▸ **Data rows**:
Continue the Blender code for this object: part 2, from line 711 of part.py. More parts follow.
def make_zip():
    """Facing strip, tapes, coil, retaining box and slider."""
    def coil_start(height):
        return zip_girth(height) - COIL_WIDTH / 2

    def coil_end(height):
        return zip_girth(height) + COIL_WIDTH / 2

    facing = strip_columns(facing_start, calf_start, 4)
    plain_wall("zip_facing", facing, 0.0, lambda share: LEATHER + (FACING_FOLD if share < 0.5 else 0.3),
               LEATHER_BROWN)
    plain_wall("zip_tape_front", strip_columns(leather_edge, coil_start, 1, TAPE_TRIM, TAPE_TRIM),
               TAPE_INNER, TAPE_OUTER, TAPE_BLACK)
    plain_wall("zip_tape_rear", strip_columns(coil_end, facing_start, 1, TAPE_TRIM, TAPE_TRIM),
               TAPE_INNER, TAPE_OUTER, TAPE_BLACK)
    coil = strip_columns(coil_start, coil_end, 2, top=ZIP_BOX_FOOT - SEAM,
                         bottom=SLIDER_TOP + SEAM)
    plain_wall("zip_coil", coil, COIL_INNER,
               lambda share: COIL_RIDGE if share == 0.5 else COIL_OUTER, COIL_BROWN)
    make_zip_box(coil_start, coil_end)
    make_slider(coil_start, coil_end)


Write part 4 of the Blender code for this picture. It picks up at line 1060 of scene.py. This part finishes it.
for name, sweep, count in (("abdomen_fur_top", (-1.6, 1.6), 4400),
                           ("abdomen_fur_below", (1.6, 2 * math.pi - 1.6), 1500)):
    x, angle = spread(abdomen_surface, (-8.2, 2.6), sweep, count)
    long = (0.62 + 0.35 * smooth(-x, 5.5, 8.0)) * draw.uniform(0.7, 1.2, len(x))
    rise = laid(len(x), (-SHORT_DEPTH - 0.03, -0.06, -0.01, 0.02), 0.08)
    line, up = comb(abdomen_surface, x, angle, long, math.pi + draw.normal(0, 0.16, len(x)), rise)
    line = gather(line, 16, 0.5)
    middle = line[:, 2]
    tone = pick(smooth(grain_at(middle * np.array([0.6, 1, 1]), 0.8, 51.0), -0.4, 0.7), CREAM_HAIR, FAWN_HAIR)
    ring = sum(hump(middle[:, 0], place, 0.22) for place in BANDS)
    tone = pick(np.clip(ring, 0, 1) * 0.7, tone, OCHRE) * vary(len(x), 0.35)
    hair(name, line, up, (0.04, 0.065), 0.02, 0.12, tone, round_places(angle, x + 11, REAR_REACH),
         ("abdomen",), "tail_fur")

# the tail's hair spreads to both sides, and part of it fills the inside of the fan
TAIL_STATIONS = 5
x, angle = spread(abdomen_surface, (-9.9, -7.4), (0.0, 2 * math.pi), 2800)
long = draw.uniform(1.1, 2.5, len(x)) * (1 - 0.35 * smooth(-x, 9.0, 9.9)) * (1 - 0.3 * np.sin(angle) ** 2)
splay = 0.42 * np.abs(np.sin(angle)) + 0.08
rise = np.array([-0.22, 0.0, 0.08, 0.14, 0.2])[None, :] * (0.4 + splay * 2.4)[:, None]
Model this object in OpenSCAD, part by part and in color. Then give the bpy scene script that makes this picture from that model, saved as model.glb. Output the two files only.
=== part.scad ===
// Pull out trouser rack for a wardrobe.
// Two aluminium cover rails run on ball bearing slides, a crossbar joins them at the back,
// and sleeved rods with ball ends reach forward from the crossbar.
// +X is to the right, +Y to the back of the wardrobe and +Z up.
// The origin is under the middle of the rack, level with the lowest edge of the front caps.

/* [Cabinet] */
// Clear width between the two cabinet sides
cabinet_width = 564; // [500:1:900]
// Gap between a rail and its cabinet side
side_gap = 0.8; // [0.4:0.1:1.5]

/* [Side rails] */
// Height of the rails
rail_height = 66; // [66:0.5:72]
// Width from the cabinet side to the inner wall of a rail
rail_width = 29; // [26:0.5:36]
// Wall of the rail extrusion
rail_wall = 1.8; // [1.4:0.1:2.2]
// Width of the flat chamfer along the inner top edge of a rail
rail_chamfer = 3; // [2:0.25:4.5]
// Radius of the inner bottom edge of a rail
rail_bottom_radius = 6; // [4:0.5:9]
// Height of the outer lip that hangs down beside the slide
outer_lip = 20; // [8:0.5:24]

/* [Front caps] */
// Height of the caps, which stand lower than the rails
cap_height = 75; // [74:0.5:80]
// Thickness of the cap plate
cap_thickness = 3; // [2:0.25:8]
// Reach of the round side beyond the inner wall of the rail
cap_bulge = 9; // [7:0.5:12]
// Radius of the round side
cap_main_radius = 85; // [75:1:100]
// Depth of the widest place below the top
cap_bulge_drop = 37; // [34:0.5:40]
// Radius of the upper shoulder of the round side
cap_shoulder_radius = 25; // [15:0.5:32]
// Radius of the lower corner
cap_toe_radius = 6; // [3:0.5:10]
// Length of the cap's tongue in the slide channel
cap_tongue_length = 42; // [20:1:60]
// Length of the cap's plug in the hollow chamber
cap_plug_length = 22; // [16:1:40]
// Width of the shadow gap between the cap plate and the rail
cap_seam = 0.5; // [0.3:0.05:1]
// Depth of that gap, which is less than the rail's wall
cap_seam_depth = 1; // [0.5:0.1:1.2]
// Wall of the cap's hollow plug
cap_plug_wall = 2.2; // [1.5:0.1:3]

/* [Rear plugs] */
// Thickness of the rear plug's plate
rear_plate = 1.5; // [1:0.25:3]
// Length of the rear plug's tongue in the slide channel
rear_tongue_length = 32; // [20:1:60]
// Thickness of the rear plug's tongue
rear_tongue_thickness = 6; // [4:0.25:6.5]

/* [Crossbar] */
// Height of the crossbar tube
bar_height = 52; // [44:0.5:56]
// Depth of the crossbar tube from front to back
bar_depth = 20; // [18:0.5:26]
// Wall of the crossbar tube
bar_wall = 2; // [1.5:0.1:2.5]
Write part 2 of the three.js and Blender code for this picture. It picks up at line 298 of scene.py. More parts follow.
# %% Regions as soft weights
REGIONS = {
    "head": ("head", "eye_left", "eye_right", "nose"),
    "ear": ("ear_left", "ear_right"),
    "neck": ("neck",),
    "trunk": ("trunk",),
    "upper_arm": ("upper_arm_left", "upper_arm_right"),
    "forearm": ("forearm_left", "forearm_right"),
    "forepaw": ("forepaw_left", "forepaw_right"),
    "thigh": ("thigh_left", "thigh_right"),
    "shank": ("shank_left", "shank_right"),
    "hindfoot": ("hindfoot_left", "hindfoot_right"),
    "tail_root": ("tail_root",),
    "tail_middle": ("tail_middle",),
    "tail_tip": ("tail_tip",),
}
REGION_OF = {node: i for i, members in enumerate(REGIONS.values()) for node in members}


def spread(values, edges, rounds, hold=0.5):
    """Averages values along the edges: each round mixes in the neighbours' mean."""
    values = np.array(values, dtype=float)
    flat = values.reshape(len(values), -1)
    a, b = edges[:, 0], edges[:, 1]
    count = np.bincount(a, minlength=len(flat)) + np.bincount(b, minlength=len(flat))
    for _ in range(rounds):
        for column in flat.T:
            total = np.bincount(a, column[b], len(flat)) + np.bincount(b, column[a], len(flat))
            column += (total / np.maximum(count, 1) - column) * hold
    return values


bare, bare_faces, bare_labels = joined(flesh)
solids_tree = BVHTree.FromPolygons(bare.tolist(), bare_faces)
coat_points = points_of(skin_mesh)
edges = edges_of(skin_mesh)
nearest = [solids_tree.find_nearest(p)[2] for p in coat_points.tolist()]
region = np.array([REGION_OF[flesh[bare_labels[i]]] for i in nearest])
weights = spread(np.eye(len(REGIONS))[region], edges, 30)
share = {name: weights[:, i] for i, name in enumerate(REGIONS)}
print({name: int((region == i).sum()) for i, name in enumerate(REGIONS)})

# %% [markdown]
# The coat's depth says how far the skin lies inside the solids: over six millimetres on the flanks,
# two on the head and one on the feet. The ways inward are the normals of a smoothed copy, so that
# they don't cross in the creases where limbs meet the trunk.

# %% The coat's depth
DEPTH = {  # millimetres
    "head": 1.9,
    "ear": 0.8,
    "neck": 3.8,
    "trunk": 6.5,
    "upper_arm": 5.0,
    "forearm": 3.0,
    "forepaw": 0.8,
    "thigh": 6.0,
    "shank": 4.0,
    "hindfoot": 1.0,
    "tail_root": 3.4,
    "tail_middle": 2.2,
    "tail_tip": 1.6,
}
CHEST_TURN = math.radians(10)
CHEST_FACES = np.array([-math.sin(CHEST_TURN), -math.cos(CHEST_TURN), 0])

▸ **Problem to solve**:
Above are the lines; repeat exactly the ones from the line containing "Write part 2" down to the line containing "# they don't", both inclusive.

▸ **Task solution**:
Write part 2 of the three.js and Blender code for this picture. It picks up at line 298 of scene.py. More parts follow.
# %% Regions as soft weights
REGIONS = {
    "head": ("head", "eye_left", "eye_right", "nose"),
    "ear": ("ear_left", "ear_right"),
    "neck": ("neck",),
    "trunk": ("trunk",),
    "upper_arm": ("upper_arm_left", "upper_arm_right"),
    "forearm": ("forearm_left", "forearm_right"),
    "forepaw": ("forepaw_left", "forepaw_right"),
    "thigh": ("thigh_left", "thigh_right"),
    "shank": ("shank_left", "shank_right"),
    "hindfoot": ("hindfoot_left", "hindfoot_right"),
    "tail_root": ("tail_root",),
    "tail_middle": ("tail_middle",),
    "tail_tip": ("tail_tip",),
}
REGION_OF = {node: i for i, members in enumerate(REGIONS.values()) for node in members}


def spread(values, edges, rounds, hold=0.5):
    """Averages values along the edges: each round mixes in the neighbours' mean."""
    values = np.array(values, dtype=float)
    flat = values.reshape(len(values), -1)
    a, b = edges[:, 0], edges[:, 1]
    count = np.bincount(a, minlength=len(flat)) + np.bincount(b, minlength=len(flat))
    for _ in range(rounds):
        for column in flat.T:
            total = np.bincount(a, column[b], len(flat)) + np.bincount(b, column[a], len(flat))
            column += (total / np.maximum(count, 1) - column) * hold
    return values


bare, bare_faces, bare_labels = joined(flesh)
solids_tree = BVHTree.FromPolygons(bare.tolist(), bare_faces)
coat_points = points_of(skin_mesh)
edges = edges_of(skin_mesh)
nearest = [solids_tree.find_nearest(p)[2] for p in coat_points.tolist()]
region = np.array([REGION_OF[flesh[bare_labels[i]]] for i in nearest])
weights = spread(np.eye(len(REGIONS))[region], edges, 30)
share = {name: weights[:, i] for i, name in enumerate(REGIONS)}
print({name: int((region == i).sum()) for i, name in enumerate(REGIONS)})

# %% [markdown]
# The coat's depth says how far the skin lies inside the solids: over six millimetres on the flanks,
# two on the head and one on the feet. The ways inward are the normals of a smoothed copy, so that
# they don't cross in the creases where limbs meet the trunk.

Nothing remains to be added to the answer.